At just about the same time, the beginnings of what was soon to become a revolution in scientific and religious thought was emerging just across the narrow stretch of sea separating Europe from Asia – the Bosphorus.

Miletus, on the west coast of Turkey, was home to a man called Thales (born c640BCE), who became famous for correctly predicting that a solar eclipse would take place in the afternoon of 28 May 585BCE. Thales demonstrated that the movements of the planets could be predicted using a set of astronomical tables originally compiled by holy men in Babylon and Egypt. The invasions of Darius had brought such knowledge, stored on clay tablets, into western Turkey. When these fell into the hands of someone like Thales, with a keen eye for numbers and mathematics, patterns began to emerge that could then be extrapolated to predict events such as a solar eclipse. Anyone who could make an accurate prediction of something as dramatic as a solar eclipse was bound to make quite a stir in a world where such events were traditionally believed to be caused by the arbitrary whims of all-powerful gods. Thales' reputation spread fast and far.

The discovery of a set of rules that governed the movement of the planets in the heavens also caused some people to wonder what else in nature worked on similarly predictable lines. Thales' lifelong quest for a set of universal laws to explain nature was taken up by other philosophers, many of whom lived in Athens. Socrates (470BCE–399BCE) was a famous Athenian philosopher who also believed in a set of natural universal laws. Like Buddha ( see Part 7), Socrates thought that a man's soul could be improved over time but not through mastering stillness of the mind – rather, by the opposite. For Socrates the path to enlightenment involved the application of problem-solving reason, high-powered discussion and heated debate.

By about 460BCE, debate, argument, rhetoric and oratory had become the chief virtues of civic life in Athenian society.
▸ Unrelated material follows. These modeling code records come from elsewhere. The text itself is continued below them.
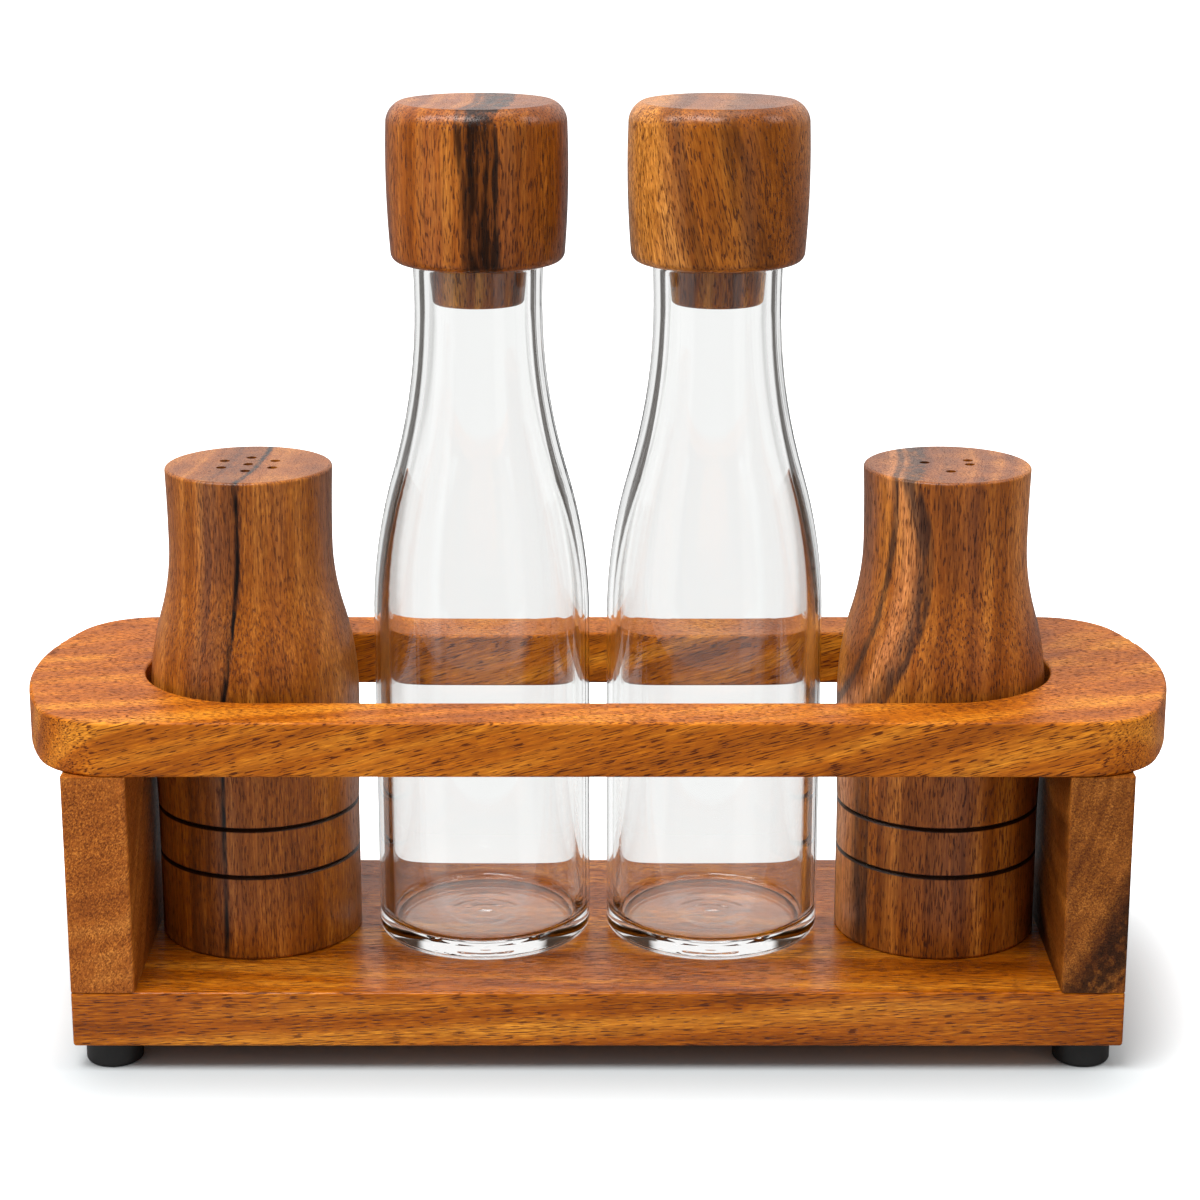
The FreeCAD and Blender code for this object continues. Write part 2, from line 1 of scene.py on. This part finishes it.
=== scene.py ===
import math
import bmesh
import bpy
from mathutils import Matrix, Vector


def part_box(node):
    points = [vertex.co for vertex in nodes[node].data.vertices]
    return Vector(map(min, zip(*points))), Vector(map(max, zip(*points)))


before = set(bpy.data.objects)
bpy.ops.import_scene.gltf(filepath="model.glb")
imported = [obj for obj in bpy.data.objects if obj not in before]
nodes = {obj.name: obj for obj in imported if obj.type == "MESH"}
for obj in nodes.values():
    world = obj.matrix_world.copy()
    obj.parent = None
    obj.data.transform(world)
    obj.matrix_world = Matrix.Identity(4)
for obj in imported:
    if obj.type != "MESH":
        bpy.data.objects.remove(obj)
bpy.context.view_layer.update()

# Base board
# The real piece is one plank of acacia, planed, with eased edges and a clear satin lacquer.
# The panels stand on it and its long grain runs from end to end.


def tone(red, green, blue):
    """Scene colour of a colour as a screen shows it, each part from 0 to 255."""
    parts = [part / 255 for part in (red, green, blue)]
    return [part / 12.92 if part <= 0.04045 else ((part + 0.055) / 1.055) ** 2.4 for part in parts] + [1]


def feed(tree, spot, source):
    """Gives a socket a value or another node's output."""
    if isinstance(source, bpy.types.NodeSocket):
        tree.links.new(source, spot)
    else:
        spot.default_value = source


def add(tree, kind, inputs, output=0, **settings):
    """Adds a shader node and gives one of its outputs."""
    node = tree.nodes.new("ShaderNode" + kind)
    for name, setting in settings.items():
        setattr(node, name, setting)
    for name, source in inputs.items():
        feed(tree, node.inputs[name], source)
    return node.outputs[output] if node.outputs else node


def sums(tree, operation, first, second=0.0, third=0.0):
    """Adds a Math node."""
    return add(tree, "Math", {0: first, 1: second, 2: third}, operation=operation)


def shift(tree, operation, first, second):
    """Adds a Vector Math node."""
    return add(tree, "VectorMath", {0: first, 1: second}, operation=operation)


def coordinates(tree, place):
    """X, Y and Z of a place or a direction."""
    parts = tree.nodes.new("ShaderNodeSeparateXYZ")
    tree.links.new(place, parts.inputs[0])
    return parts.outputs["X"], parts.outputs["Y"], parts.outputs["Z"]


def noise(tree, place, across, along, detail=2.0, rough=0.5, output="Fac"):
    """Cloudy pattern, 0 to 1, with so many clouds to the metre across the grain and along it."""
    stretched = shift(tree, "MULTIPLY", place, (across, across, along))
    inputs = {"Vector": stretched, "Scale": 1.0, "Detail": detail, "Roughness": rough}
    return add(tree, "TexNoise", inputs, output)


def between(tree, source, low, high, start=0.0, end=1.0):
    """Start where source is under low, end where it is over high, and a smooth step in between."""
    return add(tree, "MapRange", {"Value": source, "From Min": low, "From Max": high, "To Min": start,
                                  "To Max": end}, interpolation_type="SMOOTHSTEP")


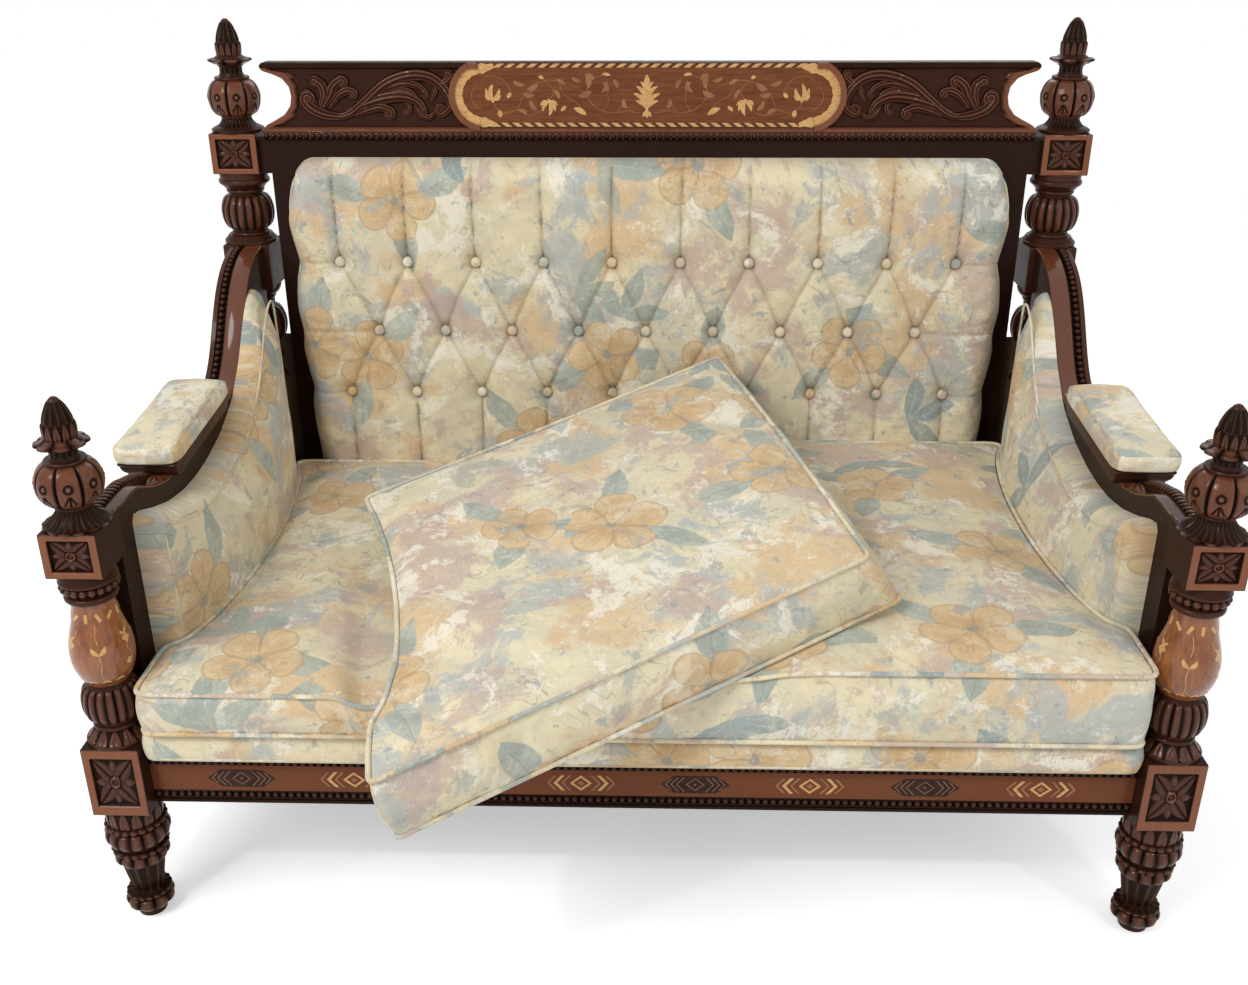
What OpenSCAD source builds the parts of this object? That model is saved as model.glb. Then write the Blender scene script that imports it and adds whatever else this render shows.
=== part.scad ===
// Carved wood sofa: turned corner posts, S-curved arms, a carved and inlaid crest,
// a tufted back, domed arm linings, a bench seat cushion and a loose cushion laid on it.
// Millimetres, +X to the right as seen from the front, +Y to the back, +Z up. A name
// that ends in left is on the -X side.

/* [Layout] */
// Distance from the centre line to the axis of each post
post_axis_x = 720; // [680:5:800]
// Distance from the front posts' axis to the back posts' axis
post_pitch_y = 840; // [820:5:900]

/* [Front posts] */
// Height of the turned leg under the lower block
leg_h = 198; // [160:1:240]
// Largest radius of the turned leg
leg_r = 45; // [36:1:48]
// Side of the square lower block
low_block_w = 80; // [78:1:92]
// Height of the square lower block
low_block_h = 110; // [100:1:130]
// Height of the inlaid column between the two blocks
front_column_h = 262; // [255:1:275]
// Largest radius of the front column
front_column_r = 42; // [34:0.5:42]
// Side of the square upper block
top_block_w = 75; // [72:1:80]
// Height of the square upper block
top_block_h = 63; // [58:1:72]
// Height of the front finial
front_finial_h = 172; // [140:1:200]
// Largest radius of the front finial
front_finial_r = 43; // [34:0.5:46]

/* [Back posts] */
// Side of the square blocks of the back post
back_block_w = 82; // [78:1:86]
// Height of the turned column under the arm block
back_low_column_h = 410; // [405:1:420]
// Height of the block that takes the arm
arm_block_h = 82; // [80:1:100]
// Height of the turned column over the arm block
back_up_column_h = 126; // [120:1:132]
// Largest radius of the back columns
back_column_r = 47; // [38:0.5:47]
// Height of the block that takes the back frame
back_top_block_h = 69; // [66:1:76]
// Height of the back finial
back_finial_h = 186; // [150:1:210]
// Largest radius of the back finial
back_finial_r = 45; // [36:0.5:47]

/* [Seat frame] */
// Height of the seat rails
rail_h = 75; // [66:1:84]
// Thickness of the seat rails
rail_t = 32; // [26:1:36]
// How far the front rail stands behind the blocks' faces
front_rail_set = 30; // [26:1:34]
// Height of the rails above the underside of the lower blocks
rail_rise = 7; // [2:1:14]
// Length of every tenon
tenon_l = 24; // [16:1:26]
// Thickness of every tenon
tenon_t = 12; // [8:0.5:14]
// Height of the inlaid strip on the front rail
strip_h = 42; // [34:1:44]
// Thickness of the inlaid strip
strip_t = 3; // [2:0.5:4]
// Number of inlaid lozenges
lozenge_count = 8; // [4:1:8]
// Distance between the lozenges
lozenge_pitch = 158; // [130:1:162]
// Length of one lozenge
lozenge_w = 96; // [60:1:110]
// Height of one lozenge
lozenge_h = 30; // [18:1:32]
// Depth of the inlay in the strip
inlay_t = 1; // [0.5:0.25:1.5]
// Width of the bead mouldings
bead_w = 11; // [8:0.5:13]
// Leg length of the corner blocks
corner_leg = 90; // [70:1:110]
// Height of the corner blocks
corner_h = 40; // [30:1:50]

/* [Arms] */
// Width of the arm from side to side
arm_w = 60; // [54:1:66]
// Drop of the arm from the front block's top to the pad's seat
pad_seat_drop = 40; // [32:1:44]
// Rise of the pad's seat from its front to its back
pad_seat_rise = 19; // [10:1:26]
// Distance from the front posts' faces to the pad's seat
pad_seat_y = 272; // [255:1:290]
// Length of the pad's seat on the arm
pad_seat_l = 253; // [220:1:265]
// Drop of the arm's underside below the pad's seat
arm_depth = 58; // [50:1:64]
// Thickness of the wooden base under the pad
pad_base_t = 21; // [14:1:26]
// Width of the wooden base under the pad
pad_base_w = 88; // [80:1:96]
// Thickness of the arm pad at its edge
pad_t = 26; // [18:1:32]
// Crown of the arm pad over its edge
pad_crown = 9; // [4:1:14]
// Width of the side rails and of the uprights under the arms
side_stile_w = 46; // [36:1:48]
// Thickness of the outside boards
side_board_t = 14; // [9:1:18]

/* [Back frame] */
// Thickness of the back frame
back_frame_t = 34; // [26:1:38]
// Width of the back frame's stiles
back_stile_w = 50; // [40:1:56]
// Gap between the stiles and the back blocks
stile_gap = 19; // [12:1:26]
// Height of the low rail of the back frame
back_rail_h = 70; // [60:1:80]
// Height of the carved crest
crest_h = 128; // [116:1:136]
// Thickness of the crest's board
crest_t = 26; // [20:1:30]
// Height of the raised border of the crest
crest_rim = 5; // [3:0.5:8]
// Radius of the hollow cut in each end of the crest
crest_cut_r = 42; // [34:1:46]
// Length of the inlaid panel of the crest
crest_panel_l = 668; // [560:2:720]
// Thickness of the board that closes the back
back_board_t = 8; // [5:1:12]

/* [Upholstery] */
// Thickness of the upholstered deck
deck_t = 50; // [40:1:56]
// Thickness of the seat cushion's right half at its edge
seat_t = 112; // [100:1:118]
// How much lower the pressed left half of the seat cushion lies
seat_sag = 46; // [20:1:54]
// Crown of the seat cushion
seat_crown = 10; // [4:1:16]
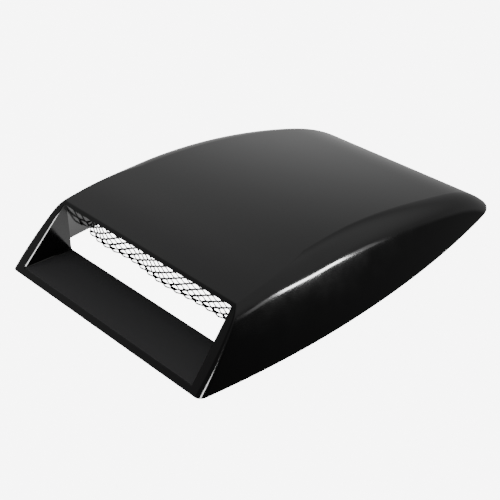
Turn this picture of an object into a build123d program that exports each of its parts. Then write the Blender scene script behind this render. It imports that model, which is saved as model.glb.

For Socrates, these skills were at the core of his philosophical method. Nothing that he actually wrote has survived, but we know a great deal about him and his ideas thanks to his pupil Plato who also became one of the most influential philosophers of all time.

Plato's most famous philosophical work, The Republic, features a debate about the best way to rule a human society. Plato also believed that what underpinned the universe was a reality that didn't originate from the traditional ragbag of Greek gods like Zeus, Apollo and Aphrodite who inflicted their fancies on an unsuspecting world. Instead, Plato believed that the truth could be revealed through philosophical reasoning and contemplation. Therefore, in his description of an ideal society, it was philosopher-kings who ruled society sharing the wisdom of their insights with their subjects.